▸ WHAT YOU HAVE TO DO
Repeat the lines below exactly as written, please, from the line with "60.5)], 17.0, y_mid=-113.5))" to the line with "obj.matrix_parent_inverse = Matrix.Identity(4)", both lines included, and no others.

_ _ _ _

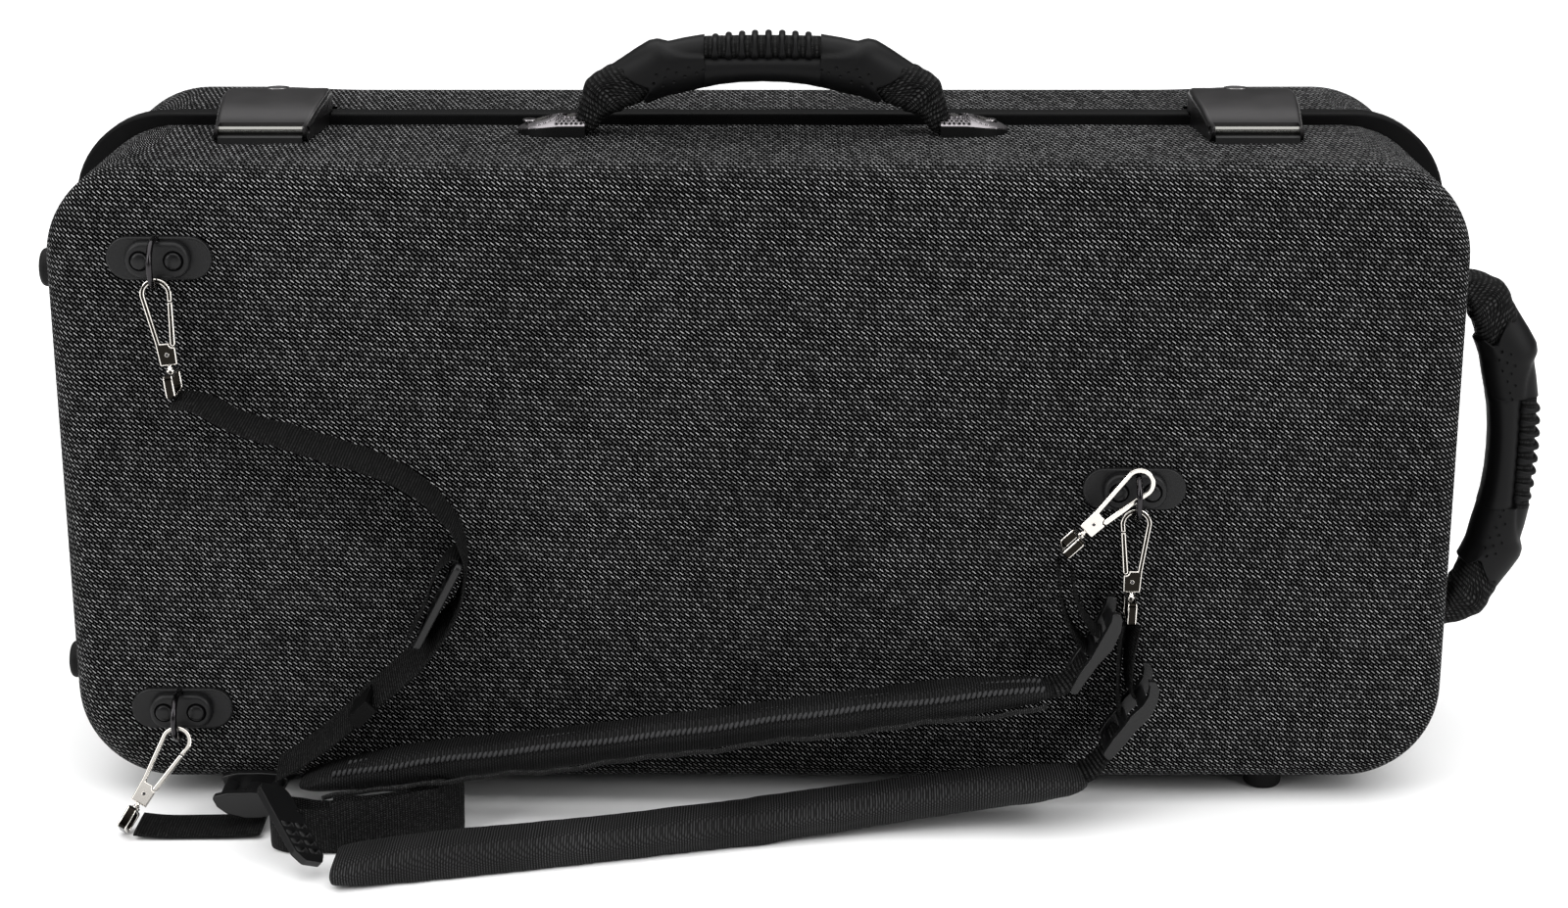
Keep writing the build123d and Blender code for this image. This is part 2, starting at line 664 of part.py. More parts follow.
def hook_gate(base, s):
    with BuildPart() as out:
        with BuildSketch(base.offset(-0.95)):
            with BuildLine():
                Polyline((s * 4.35, -4.2), (s * 6.35, -4.2), (s * 4.1, -22.9), (s * 2.3, -22.9), close=True)
            make_face()
            with Locations((s * GATE_PIVOT[0], GATE_PIVOT[1])):
                Circle(1.05)
        extrude(amount=1.9)
    return out.part


def hook_eye(base):
    across = Plane(origin=base.origin, x_dir=base.z_dir, z_dir=-base.x_dir)
    with BuildPart() as out:
        with BuildSketch(across.offset(-2.2)):
            with Locations((0, -40.6)):
                RectangleRounded(17.0, 10.8, 2.0)
                RectangleRounded(14.0, 7.8, 1.0, mode=Mode.SUBTRACT)
        extrude(amount=4.4)
        with BuildSketch(Plane(origin=base.from_local_coords((0, -35.4, 0)), x_dir=base.x_dir, z_dir=base.y_dir)):
            Circle(0.85)
        extrude(amount=7.0)
        with BuildSketch(Plane(origin=base.from_local_coords((0, -35.3, 0)), x_dir=base.x_dir, z_dir=base.y_dir)):
            Circle(2.0)
        extrude(amount=2.4)
    return out.part


HOOKS = {
    "1": (hook_plane((-262.0, -115.0, 247.0), (-5.5, 0, 45.1), (0, -1, 0)), 1),
    "2": (hook_plane((-265.6, -117.6, 37.7), (0.464, 0.527, 0.709), (0, -0.95, 0.3)), 1),
    "3": (hook_plane((168.7, -118.5, 161.7), (35, 0, 33.7), (0, -1, 0)), 1),
    "4": (hook_plane((168.5, -113.0, 141.0), (1.4, 0, 46), (0, -1, 0)), -1),
}
for name, (base, s) in HOOKS.items():
    save(hook_frame(base, s), "hook_%s_frame" % name)
    save(hook_gate(base, s), "hook_%s_gate" % name)
    save(hook_eye(base), "hook_%s_eye" % name)
    pv = base.from_local_coords((s * GATE_PIVOT[0], GATE_PIVOT[1], 0))
    print("gate pivot", name, [round(v, 3) for v in (pv.X, pv.Y, pv.Z)], "axis", [round(v, 4) for v in (base.z_dir.X, base.z_dir.Y, base.z_dir.Z)])


# ---------------------------------------------------------------- feet
def foot(p, outward):
    """Rubber foot with a domed edge and a sunk screw hole."""
    with BuildPart() as out:
        with BuildSketch(Plane(origin=p, z_dir=outward)):
            Circle(FOOT_R)
        extrude(amount=FOOT_H)
        fillet(out.faces().sort_by(Axis(p, outward))[-1].edges(), 2.4)
        with BuildSketch(Plane(origin=p, z_dir=outward)):
            Circle(1.9)
        extrude(amount=FOOT_H, mode=Mode.SUBTRACT)
        with BuildSketch(Plane(origin=p + Vector(*outward) * 4.0, z_dir=outward)):
            Circle(3.9)
        extrude(amount=FOOT_H, mode=Mode.SUBTRACT)
    return out.part


def foot_screw(p, outward):
    with BuildPart() as out:
        with BuildSketch(Plane(origin=p, z_dir=outward)):
            Circle(1.9)
        extrude(amount=4.0)
        with BuildSketch(Plane(origin=p + Vector(*outward) * 4.0, z_dir=outward)):
            Circle(3.6)
        extrude(amount=2.0)
        fillet(out.faces().sort_by(Axis(p, outward))[-1].edges(), 0.8)
        with BuildSketch(Plane(origin=p + Vector(*outward) * 6.1, z_dir=outward)):
            Rectangle(4.2, 0.9)
            Rectangle(0.9, 4.2)
        extrude(amount=-1.1, mode=Mode.SUBTRACT)
    return out.part


FOOT_X, FOOT_Z = (-237.0, 237.0), (56.0, 246.0)
FEET = {
    "back": [((x, -77.0, Z0), (0, 0, -1)) for x in FOOT_X] + [((-W / 2, -60.0, z), (-1, 0, 0)) for z in FOOT_Z],
    "lid": [((x, 55.0, Z0), (0, 0, -1)) for x in FOOT_X] + [((-W / 2, 45.0, z), (-1, 0, 0)) for z in FOOT_Z],
}
for name, places in FEET.items():
    with BuildPart() as feet:
        for p, out_dir in places:
            add(foot(Vector(*at(*p)), out_dir))
    save(feet.part, "feet_" + name)
    with BuildPart() as screws:
        for p, out_dir in places:
            add(foot_screw(Vector(*at(*p)), out_dir))
    save(screws.part, "foot_screws_" + name)


# ---------------------------------------------------------------- padding inside
FOAM_IN = T_ALL + 0.3
with BuildPart() as foam_insert:
    with BuildSketch(frame_at((0, -11.0, ZM), **XZ_UP)):
        RectangleRounded(W - 2 * FOAM_IN, H - 2 * FOAM_IN, RC - FOAM_IN)
    extrude(amount=DB - FOAM_IN - 11.0)
    fillet(foam_insert.faces().sort_by(Axis.Y)[0].edges(), RE_B - T_ALL)
    # the instrument lies in one well: body tube, bow and bell
    for a, ra, b, rb in (((262, 66), 20, (-205, 62), 35), ((-205, 62), 35, (-205, -34), 46),
                         ((-205, -34), 46, (18, -36), 68)):
        with BuildSketch(frame_at((0, -11.0, ZM), **XZ_UP)):
            with Locations(a):
                Circle(ra)
            with Locations(b):
                Circle(rb)
            make_hull()
        extrude(amount=78, mode=Mode.SUBTRACT)
    # accessory well
    with BuildSketch(frame_at((0, -11.0, ZM), **XZ_UP)):
        with Locations((207, -54)):
            RectangleRounded(166, 124, 14)
    extrude(amount=70, mode=Mode.SUBTRACT)
    rim = foam_insert.faces().sort_by(Axis.Y)[-1].edges()
    chamfer(rim, 1.5)
save(foam_insert.part, "foam_insert")

with BuildPart() as lid_foam:
    with BuildSketch(frame_at((0, 44.0, ZM), **XZ_UP)):
        RectangleRounded(W - 2 * FOAM_IN, H - 2 * FOAM_IN, RC - FOAM_IN)
    extrude(amount=-(DL - T_ALL - 0.3 - 44.0))
    fillet(lid_foam.faces().sort_by(Axis.Y)[0].edges(), 7.0)
    fillet(lid_foam.faces().sort_by(Axis.Y)[-1].edges(), RE_L - T_ALL + 0.5)
save(lid_foam.part, "lid_foam")


# ---------------------------------------------------------------- backpack straps
# The straps lie in front of the back face. Webbing runs are ribbons whose
# width is along Y unless said otherwise.
STRAP_Y = -DB - 15.4         # middle of the webbing that stands against the face


def ribbon(points, width, y_mid=STRAP_Y, thick=WEB_T):
    """Webbing along a curve in the plane of the back face."""
    with BuildPart() as out:
        with BuildSketch(frame_at((0, y_mid, 0), **XZ_UP)):
            with BuildLine():
                Spline(*points)
            trace(line_width=thick)
        extrude(amount=width / 2, both=True)
    return out.part


def floor_ribbon(points, thick=WEB_T, width=WEB_W, z=0.0):
    """Webbing standing on its edge, along a curve on the floor."""
    with BuildPart() as out:
        with BuildSketch(frame_at((0, 0, z), x_dir=(1, 0, 0), z_dir=(0, 0, 1))):
            with BuildLine():
                Spline(*points)
            trace(line_width=thick)
        extrude(amount=width)
    return out.part


def pad(sections):
    """Flat pad through sections (x, y, z, width, thickness, tilt)."""
    with BuildPart() as out:
        for x, y, z, w, t, tilt in sections:
            c, k = cos(radians(tilt)), sin(radians(tilt))
            with BuildSketch(frame_at((x, y, z), x_dir=(0, -c, k), z_dir=(1, 0, 0))):
                RectangleRounded(w, t, min(t * 0.46, w * 0.46))
        loft(ruled=True)
    return out.part


def buckle(centre, along, across, length, width, thick, slots, rise=0.0):
    """Ladder buckle: a plate with cross bars."""
    a, w = Vector(*along).normalized(), Vector(*across)
    w = (w - a * a.dot(w)).normalized()
    base = Plane(origin=at(*centre), x_dir=a, z_dir=a.cross(w))
    with BuildPart() as out:
        with BuildSketch(base.offset(-thick / 2)):
            RectangleRounded(length, width, 3.0)
            with Locations(*[(x, 0) for x in slots]):
                RectangleRounded(4.6, width - 4.0, 1.2, mode=Mode.SUBTRACT)
        extrude(amount=thick)
        fillet(out.edges().filter_by(lambda e: e.length > length * 0.6), min(1.2, thick * 0.35))
    return out.part


A_UPPER = [(-252.6, 198.6), (-243.2, 197.4), (-228.6, 189.5), (-206.5, 182.6), (-183.9, 175.3), (-164.8, 166.7),
           (-149.9, 158.1), (-141.2, 147.6), (-134.1, 136.5), (-131.3, 127.0), (-131.8, 113.8), (-136.6, 100.8),
           (-146.3, 87.6), (-157.6, 76.0), (-172.1, 63.0), (-189.8, 45.5), (-206.0, 33.2), (-221.5, 23.8)]
with BuildPart() as strap_a_webbing:
    add(ribbon(A_UPPER, WEB_W - 0.6))
save(strap_a_webbing.part, "strap_a_webbing")

save(buckle((-142.6, STRAP_Y, 107.5), (-22, 0, -42), (0, 1, 0), 46, 29, 3.6, (-13, 13)), "strap_a_slider")

with BuildPart() as strap_a_keeper:
    kp = frame_at((-178.0, STRAP_Y, 56.9), x_dir=(-0.712, 0, -0.702), z_dir=(0, -1, 0))
    with BuildSketch(kp.offset(-14.3)):
        Rectangle(12, 7.0)
        Rectangle(20, 3.2, mode=Mode.SUBTRACT)
    extrude(amount=28.6)
    with BuildSketch(kp.offset(-14.3)):
        Rectangle(12, 7.0)
    extrude(amount=1.6)
    with BuildSketch(kp.offset(12.7)):
        Rectangle(12, 7.0)
    extrude(amount=1.6)
save(strap_a_keeper.part, "strap_a_keeper")

with BuildPart() as strap_a_ladder_lock:
    with BuildSketch(frame_at((0, -122.0, 0), **XZ_UP)):
        with BuildLine():
            Spline((-250.5, 19.0), (-243.0, 12.6), (-232.0, 10.6), (-221.0, 12.8), (-214.5, 17.0))
        trace(line_width=3.6)
    extrude(amount=14, both=True)
    with BuildSketch(frame_at((0, -122.0, 0), x_dir=(1, 0, 0), z_dir=(0, 0, 1))):
        with Locations((-240.5, 0), (-231.0, 0), (-221.5, 0)):
            RectangleRounded(3.6, 21, 1.2)
    extrude(amount=30, mode=Mode.SUBTRACT)
save(strap_a_ladder_lock.part, "strap_a_ladder_lock")

PAD_A = [(-211.0, -124.5, 21.0, 30, 6, 8), (-206.0, -124.6, 22.3, 36, 10, 8), (-196.0, -124.8, 24.0, 38, 12, 8),
         (-150.0, -125.0, 31.5, 38, 12, 8), (-95.0, -125.0, 37.6, 38, 12, 8), (0.0, -125.0, 50.5, 38, 12, 8),
         (90.0, -125.0, 62.4, 38, 12, 8), (124.0, -125.0, 66.4, 38, 12, 8), (131.0, -124.8, 67.0, 35, 9, 8),
         (134.5, -124.6, 67.2, 29, 5, 8)]
save(pad(PAD_A), "strap_a_pad")
PAD_B = [(-185.5, -180.6, 6.6, 30, 7, 0), (-181.0, -180.0, 6.9, 36, 11, 0), (-172.0, -178.6, 7.0, 38, 13, 0),
         (-118.6, -167.6, 7.0, 38, 13, 0), (-60.0, -154.0, 7.0, 38, 13, 0), (-5.0, -140.0, 7.4, 38, 13, 0),
         (45.0, -130.0, 11.4, 38, 13, 3), (95.0, -126.4, 18.0, 38, 13, 5), (141.0, -125.8, 24.4, 38, 13, 6),
         (148.0, -125.6, 25.3, 35, 9, 6), (151.5, -125.5, 25.7, 29, 5, 6)]
save(pad(PAD_B), "strap_b_pad")

save(buckle((152.2, -122.0, 82.0), (20.5, 0, 40.5), (0, 1, 0), 46, 29, 3.6, (-15, -2, 13)), "strap_a_buckle")
save(buckle((169.5, -122.0, 47.0), (21, 0, 35), (0, 1, 0), 42, 29, 3.6, (-13, -1, 12)), "strap_b_buckle")

with BuildPart() as strap_a_end_loop:
    add(ribbon([(134.0, 124.6), (136.6, 113.0), (141.0, 100.0), (147.0, 88.5)], 14.0, y_mid=-118.5))
    add(ribbon([(140.0, 121.5), (144.5, 112.5), (150.2, 102.0), (153.6, 95.5)], 14.0, y_mid=-118.5))
save(strap_a_end_loop.part, "strap_a_end_loop")
with BuildPart() as strap_b_end_loop:
    add(ribbon([(164.4, 93.2), (163.4, 80.0), (162.8, 66.0), (164.4, 54.0), (166.0, 50.0)], 17.0, y_mid=-113.5))
    add(ribbon([(169.8, 93.2), (168.8, 82.0), (168.6, 68.0), (171.6, 61.0), (174.2, 60.5)], 17.0, y_mid=-113.5))
save(strap_b_end_loop.part, "strap_b_end_loop")

with BuildPart() as strap_b_webbing:
    add(ribbon([(-283.0, 3.2), (-272.0, 1.6), (-255.0, 1.4), (-238.0, 2.0), (-224.0, 3.4)], WEB_W, y_mid=-131.0))
save(strap_b_webbing.part, "strap_b_webbing")

save(buckle((-206.0, -168.5, 19.6), (0.50, -0.72, -0.48), (0.577, 0.69, -0.436), 46, 17, 3.6, (-14, -5, 4, 13)),
     "strap_b_ladder_lock")

with BuildPart() as strap_b_tail:
    add(floor_ribbon([(-190.5, -157.0), (-172.0, -153.5), (-152.0, -144.5), (-139.0, -136.5), (-134.6, -132.0),
                      (-137.5, -129.4), (-150.0, -138.2), (-168.0, -147.4), (-190.0, -149.6)]))
save(strap_b_tail.part, "strap_b_tail")
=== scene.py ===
import math
import bpy
import bmesh
import numpy as np
from mathutils import Matrix, Vector
from mathutils import noise as mnoise


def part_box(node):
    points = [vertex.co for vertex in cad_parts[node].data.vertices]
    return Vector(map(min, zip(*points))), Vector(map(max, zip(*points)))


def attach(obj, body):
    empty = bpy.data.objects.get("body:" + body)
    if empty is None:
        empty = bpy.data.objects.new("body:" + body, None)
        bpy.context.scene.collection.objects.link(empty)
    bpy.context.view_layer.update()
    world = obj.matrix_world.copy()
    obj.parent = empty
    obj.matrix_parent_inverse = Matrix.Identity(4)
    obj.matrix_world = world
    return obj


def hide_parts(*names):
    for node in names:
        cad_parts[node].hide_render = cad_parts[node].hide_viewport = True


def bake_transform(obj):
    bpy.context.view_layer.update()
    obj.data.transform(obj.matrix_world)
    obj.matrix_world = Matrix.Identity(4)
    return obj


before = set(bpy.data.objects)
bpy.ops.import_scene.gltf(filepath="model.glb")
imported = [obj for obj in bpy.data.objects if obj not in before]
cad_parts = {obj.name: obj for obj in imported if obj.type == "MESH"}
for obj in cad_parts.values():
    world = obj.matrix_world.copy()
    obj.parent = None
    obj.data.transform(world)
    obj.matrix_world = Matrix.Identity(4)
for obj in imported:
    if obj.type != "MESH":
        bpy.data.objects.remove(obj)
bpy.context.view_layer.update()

DX, DY = -18.7, 57.0
SCN = bpy.context.scene

# ------------------------------------------------------------------ helpers
# Lengths are millimetres from the case's middle, its parting line and the floor,
# as the pieces are dimensioned; P() turns them into metres in the part's frame.


def P(x, y, z):
    return ((x + DX) / 1000.0, (y + DY) / 1000.0, z / 1000.0)


def arr(points):
    a = np.asarray(points, dtype=float).reshape(-1, 3).copy()
    a[:, 0] += DX
    a[:, 1] += DY
    return a / 1000.0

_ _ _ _

▸ RIGHT ANSWER
    add(ribbon([(169.8, 93.2), (168.8, 82.0), (168.6, 68.0), (171.6, 61.0), (174.2, 60.5)], 17.0, y_mid=-113.5))
save(strap_b_end_loop.part, "strap_b_end_loop")

with BuildPart() as strap_b_webbing:
    add(ribbon([(-283.0, 3.2), (-272.0, 1.6), (-255.0, 1.4), (-238.0, 2.0), (-224.0, 3.4)], WEB_W, y_mid=-131.0))
save(strap_b_webbing.part, "strap_b_webbing")

save(buckle((-206.0, -168.5, 19.6), (0.50, -0.72, -0.48), (0.577, 0.69, -0.436), 46, 17, 3.6, (-14, -5, 4, 13)),
     "strap_b_ladder_lock")

with BuildPart() as strap_b_tail:
    add(floor_ribbon([(-190.5, -157.0), (-172.0, -153.5), (-152.0, -144.5), (-139.0, -136.5), (-134.6, -132.0),
                      (-137.5, -129.4), (-150.0, -138.2), (-168.0, -147.4), (-190.0, -149.6)]))
save(strap_b_tail.part, "strap_b_tail")
=== scene.py ===
import math
import bpy
import bmesh
import numpy as np
from mathutils import Matrix, Vector
from mathutils import noise as mnoise


def part_box(node):
    points = [vertex.co for vertex in cad_parts[node].data.vertices]
    return Vector(map(min, zip(*points))), Vector(map(max, zip(*points)))


def attach(obj, body):
    empty = bpy.data.objects.get("body:" + body)
    if empty is None:
        empty = bpy.data.objects.new("body:" + body, None)
        bpy.context.scene.collection.objects.link(empty)
    bpy.context.view_layer.update()
    world = obj.matrix_world.copy()
    obj.parent = empty
    obj.matrix_parent_inverse = Matrix.Identity(4)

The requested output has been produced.